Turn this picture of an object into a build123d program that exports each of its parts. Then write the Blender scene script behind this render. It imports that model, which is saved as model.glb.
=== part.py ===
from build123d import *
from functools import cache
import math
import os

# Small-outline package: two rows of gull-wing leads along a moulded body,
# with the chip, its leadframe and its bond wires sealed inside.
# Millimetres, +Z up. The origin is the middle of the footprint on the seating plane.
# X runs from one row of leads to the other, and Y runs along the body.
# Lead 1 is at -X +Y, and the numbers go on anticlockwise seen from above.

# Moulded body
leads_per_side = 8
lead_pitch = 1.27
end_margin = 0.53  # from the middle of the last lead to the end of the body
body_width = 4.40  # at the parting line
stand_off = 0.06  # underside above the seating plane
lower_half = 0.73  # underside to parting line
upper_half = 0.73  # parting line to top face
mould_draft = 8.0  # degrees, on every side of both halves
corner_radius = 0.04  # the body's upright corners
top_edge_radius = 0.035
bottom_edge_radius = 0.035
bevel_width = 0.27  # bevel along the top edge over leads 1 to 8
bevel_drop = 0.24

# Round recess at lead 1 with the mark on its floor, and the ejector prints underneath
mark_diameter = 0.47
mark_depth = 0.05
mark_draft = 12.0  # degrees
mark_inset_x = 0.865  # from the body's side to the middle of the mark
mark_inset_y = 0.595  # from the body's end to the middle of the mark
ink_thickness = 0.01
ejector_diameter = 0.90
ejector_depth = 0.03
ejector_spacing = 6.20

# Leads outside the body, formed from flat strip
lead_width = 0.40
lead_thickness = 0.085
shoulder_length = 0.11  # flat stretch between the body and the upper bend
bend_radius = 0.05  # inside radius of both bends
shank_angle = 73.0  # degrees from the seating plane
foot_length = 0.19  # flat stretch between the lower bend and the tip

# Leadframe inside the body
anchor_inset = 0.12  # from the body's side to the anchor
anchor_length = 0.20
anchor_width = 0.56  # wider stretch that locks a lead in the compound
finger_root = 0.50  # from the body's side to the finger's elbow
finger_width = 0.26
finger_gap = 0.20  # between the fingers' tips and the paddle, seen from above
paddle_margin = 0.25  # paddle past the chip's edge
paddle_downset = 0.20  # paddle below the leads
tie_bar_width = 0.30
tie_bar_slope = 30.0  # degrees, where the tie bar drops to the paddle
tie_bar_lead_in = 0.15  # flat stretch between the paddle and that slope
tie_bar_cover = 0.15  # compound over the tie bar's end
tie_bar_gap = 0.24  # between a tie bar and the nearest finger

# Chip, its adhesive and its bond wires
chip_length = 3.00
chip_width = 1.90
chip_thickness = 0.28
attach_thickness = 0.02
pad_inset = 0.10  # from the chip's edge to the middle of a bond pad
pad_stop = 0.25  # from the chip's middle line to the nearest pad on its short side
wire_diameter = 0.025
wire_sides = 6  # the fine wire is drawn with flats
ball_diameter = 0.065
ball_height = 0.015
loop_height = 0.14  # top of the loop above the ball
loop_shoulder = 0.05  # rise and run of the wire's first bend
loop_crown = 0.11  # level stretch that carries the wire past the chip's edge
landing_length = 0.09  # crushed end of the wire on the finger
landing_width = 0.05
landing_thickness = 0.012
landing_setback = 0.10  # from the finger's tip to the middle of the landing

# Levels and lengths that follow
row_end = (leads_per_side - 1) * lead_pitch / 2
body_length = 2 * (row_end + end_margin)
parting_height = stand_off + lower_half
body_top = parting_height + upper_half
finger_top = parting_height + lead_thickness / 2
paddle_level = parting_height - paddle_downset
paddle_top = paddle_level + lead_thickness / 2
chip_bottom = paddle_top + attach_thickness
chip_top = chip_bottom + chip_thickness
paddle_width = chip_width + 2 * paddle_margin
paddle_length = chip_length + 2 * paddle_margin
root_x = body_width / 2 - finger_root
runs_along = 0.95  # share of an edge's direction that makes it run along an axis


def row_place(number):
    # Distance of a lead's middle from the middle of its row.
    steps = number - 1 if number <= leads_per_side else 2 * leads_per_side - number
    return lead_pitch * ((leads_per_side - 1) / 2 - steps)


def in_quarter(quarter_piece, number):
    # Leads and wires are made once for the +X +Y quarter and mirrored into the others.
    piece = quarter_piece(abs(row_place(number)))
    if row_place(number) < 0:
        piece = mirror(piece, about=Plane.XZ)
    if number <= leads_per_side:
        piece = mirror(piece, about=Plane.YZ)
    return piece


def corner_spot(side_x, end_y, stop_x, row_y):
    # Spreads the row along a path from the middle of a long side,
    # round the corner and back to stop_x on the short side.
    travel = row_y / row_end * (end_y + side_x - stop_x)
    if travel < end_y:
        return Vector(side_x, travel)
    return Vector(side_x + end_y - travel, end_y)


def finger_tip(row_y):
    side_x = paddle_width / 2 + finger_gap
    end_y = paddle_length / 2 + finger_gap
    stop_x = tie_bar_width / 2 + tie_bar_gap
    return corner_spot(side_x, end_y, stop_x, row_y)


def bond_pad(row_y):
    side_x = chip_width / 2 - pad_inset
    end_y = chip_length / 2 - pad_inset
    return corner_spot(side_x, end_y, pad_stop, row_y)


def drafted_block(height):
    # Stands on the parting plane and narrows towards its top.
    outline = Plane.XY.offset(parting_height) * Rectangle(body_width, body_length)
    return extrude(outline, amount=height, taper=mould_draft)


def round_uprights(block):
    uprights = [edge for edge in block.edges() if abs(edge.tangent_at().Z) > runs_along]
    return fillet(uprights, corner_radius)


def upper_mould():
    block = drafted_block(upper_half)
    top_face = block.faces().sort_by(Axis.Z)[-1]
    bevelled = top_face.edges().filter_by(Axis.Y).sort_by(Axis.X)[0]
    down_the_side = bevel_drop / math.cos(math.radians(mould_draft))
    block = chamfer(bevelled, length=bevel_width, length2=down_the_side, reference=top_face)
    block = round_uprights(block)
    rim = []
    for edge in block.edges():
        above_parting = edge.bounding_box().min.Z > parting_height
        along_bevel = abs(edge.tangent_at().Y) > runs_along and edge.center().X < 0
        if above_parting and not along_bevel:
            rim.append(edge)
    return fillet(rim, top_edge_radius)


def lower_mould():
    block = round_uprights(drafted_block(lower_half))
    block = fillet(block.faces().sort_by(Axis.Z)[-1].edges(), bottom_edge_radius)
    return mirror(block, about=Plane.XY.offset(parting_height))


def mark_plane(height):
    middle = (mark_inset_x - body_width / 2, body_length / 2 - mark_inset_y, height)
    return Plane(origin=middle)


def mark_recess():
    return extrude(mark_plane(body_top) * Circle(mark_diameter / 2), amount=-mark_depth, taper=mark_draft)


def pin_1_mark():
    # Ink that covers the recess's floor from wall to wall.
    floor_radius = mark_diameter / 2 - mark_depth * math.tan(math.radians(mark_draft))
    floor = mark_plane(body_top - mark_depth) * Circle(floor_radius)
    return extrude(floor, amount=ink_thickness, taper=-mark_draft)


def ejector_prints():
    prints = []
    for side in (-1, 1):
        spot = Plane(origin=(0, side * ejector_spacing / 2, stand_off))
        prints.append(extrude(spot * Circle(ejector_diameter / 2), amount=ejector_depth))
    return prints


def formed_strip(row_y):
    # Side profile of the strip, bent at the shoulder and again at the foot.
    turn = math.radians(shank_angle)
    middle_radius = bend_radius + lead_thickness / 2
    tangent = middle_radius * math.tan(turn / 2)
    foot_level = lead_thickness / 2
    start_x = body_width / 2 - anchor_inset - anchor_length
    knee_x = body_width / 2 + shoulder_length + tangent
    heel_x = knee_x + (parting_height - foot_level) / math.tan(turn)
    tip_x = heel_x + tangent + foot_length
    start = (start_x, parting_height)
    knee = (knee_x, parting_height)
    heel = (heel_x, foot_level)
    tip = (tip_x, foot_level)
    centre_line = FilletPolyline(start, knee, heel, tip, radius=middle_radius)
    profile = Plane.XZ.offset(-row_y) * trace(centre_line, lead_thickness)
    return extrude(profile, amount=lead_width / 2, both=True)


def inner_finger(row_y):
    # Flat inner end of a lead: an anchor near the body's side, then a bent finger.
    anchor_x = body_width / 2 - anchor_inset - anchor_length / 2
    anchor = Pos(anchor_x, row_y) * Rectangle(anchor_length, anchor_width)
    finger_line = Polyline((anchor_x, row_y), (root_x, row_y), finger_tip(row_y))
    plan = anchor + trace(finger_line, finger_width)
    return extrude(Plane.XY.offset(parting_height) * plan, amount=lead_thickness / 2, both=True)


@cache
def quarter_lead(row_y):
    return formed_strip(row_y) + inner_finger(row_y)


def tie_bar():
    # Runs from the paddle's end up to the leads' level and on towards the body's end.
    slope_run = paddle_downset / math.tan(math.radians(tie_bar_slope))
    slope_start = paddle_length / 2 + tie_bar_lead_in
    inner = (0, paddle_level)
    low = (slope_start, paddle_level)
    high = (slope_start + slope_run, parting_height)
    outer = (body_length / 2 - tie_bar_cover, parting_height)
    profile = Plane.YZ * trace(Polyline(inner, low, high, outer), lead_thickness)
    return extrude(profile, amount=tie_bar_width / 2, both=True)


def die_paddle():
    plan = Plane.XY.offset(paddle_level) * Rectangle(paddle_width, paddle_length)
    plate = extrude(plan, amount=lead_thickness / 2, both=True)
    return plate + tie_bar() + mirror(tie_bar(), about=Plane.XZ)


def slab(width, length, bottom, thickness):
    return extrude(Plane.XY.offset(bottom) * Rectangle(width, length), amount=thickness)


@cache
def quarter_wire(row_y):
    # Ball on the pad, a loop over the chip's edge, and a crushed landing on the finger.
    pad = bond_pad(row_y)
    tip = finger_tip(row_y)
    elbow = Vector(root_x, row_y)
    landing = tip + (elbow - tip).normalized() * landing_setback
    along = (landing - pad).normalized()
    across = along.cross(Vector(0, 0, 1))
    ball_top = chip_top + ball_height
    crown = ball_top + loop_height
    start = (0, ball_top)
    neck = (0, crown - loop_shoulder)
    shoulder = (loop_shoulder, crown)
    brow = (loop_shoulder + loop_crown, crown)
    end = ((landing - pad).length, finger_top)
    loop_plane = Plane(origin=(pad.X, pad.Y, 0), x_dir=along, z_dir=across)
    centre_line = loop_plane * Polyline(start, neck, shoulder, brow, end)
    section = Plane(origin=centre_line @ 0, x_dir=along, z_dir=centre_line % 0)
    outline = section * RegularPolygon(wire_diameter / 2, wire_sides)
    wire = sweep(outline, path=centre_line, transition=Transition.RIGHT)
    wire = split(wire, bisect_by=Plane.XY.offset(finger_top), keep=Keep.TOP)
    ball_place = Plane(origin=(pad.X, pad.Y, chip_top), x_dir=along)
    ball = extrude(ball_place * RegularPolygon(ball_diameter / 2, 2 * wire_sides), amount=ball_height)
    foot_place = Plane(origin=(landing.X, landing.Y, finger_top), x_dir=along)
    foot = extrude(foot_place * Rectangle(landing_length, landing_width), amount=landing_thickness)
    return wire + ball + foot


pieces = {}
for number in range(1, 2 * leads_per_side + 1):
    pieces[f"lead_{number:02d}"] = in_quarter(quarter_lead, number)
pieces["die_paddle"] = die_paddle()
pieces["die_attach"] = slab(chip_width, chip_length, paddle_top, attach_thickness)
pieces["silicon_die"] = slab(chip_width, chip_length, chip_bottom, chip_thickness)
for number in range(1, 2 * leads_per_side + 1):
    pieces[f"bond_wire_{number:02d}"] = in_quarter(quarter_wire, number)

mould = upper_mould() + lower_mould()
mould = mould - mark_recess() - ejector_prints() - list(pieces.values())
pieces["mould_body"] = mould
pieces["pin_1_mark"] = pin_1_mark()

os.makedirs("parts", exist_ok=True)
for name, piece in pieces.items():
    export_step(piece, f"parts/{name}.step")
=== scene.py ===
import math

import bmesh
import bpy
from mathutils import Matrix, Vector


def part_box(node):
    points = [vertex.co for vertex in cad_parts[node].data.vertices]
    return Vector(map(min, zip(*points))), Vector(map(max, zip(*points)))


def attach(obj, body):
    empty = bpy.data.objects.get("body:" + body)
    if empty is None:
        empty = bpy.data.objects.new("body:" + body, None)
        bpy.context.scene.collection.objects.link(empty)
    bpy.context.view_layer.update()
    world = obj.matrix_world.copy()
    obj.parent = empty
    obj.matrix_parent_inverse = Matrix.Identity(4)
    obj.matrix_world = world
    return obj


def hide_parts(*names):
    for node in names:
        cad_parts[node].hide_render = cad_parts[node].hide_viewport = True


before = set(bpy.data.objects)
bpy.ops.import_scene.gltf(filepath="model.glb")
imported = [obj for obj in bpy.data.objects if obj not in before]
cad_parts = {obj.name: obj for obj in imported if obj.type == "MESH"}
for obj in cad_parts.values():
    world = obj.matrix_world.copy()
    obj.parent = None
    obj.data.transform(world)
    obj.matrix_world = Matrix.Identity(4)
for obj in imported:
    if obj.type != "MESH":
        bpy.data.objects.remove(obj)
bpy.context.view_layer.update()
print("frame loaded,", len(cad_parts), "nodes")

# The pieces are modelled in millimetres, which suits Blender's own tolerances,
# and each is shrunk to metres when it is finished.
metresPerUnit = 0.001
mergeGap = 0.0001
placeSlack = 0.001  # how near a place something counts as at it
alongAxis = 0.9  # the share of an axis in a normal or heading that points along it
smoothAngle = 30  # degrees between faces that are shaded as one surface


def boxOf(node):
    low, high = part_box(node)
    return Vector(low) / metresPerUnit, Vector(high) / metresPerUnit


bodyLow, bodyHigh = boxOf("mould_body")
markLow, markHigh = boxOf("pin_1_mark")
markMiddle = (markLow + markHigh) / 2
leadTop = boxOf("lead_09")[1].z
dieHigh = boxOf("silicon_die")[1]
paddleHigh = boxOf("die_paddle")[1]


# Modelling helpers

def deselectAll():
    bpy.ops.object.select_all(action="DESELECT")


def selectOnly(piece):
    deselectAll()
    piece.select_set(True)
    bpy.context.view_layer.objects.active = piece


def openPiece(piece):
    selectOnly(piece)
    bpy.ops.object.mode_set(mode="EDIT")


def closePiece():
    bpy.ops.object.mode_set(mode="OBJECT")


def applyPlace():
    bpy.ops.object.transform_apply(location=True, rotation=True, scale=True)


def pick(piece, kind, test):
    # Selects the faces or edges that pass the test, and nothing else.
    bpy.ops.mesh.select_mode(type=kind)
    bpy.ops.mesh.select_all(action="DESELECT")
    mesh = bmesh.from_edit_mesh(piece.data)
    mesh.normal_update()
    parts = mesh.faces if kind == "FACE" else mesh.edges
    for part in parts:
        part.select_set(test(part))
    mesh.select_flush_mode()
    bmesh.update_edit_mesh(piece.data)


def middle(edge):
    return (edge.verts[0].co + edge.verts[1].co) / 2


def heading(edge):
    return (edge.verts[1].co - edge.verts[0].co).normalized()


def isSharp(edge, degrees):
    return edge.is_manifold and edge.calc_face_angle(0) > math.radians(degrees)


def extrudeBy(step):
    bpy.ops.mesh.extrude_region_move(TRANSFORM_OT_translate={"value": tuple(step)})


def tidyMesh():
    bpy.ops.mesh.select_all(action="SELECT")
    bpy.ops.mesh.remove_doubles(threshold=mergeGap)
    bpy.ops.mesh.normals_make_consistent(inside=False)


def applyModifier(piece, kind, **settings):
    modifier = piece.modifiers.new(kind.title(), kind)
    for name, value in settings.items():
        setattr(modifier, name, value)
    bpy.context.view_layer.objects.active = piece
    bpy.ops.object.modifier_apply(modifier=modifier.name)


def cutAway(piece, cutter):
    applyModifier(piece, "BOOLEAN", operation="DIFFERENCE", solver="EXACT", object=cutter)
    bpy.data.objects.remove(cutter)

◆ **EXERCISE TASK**
Provide an exact reproduction of only those lines that start at the line containing "mould = upper_mould() + lower_mould()" and end at the line containing "bpy.context.scene.collection.objects.link(empty)", inclusive.

◆ **ANSWER TO THE PROBLEM**
mould = upper_mould() + lower_mould()
mould = mould - mark_recess() - ejector_prints() - list(pieces.values())
pieces["mould_body"] = mould
pieces["pin_1_mark"] = pin_1_mark()

os.makedirs("parts", exist_ok=True)
for name, piece in pieces.items():
    export_step(piece, f"parts/{name}.step")
=== scene.py ===
import math

import bmesh
import bpy
from mathutils import Matrix, Vector


def part_box(node):
    points = [vertex.co for vertex in cad_parts[node].data.vertices]
    return Vector(map(min, zip(*points))), Vector(map(max, zip(*points)))


def attach(obj, body):
    empty = bpy.data.objects.get("body:" + body)
    if empty is None:
        empty = bpy.data.objects.new("body:" + body, None)
        bpy.context.scene.collection.objects.link(empty)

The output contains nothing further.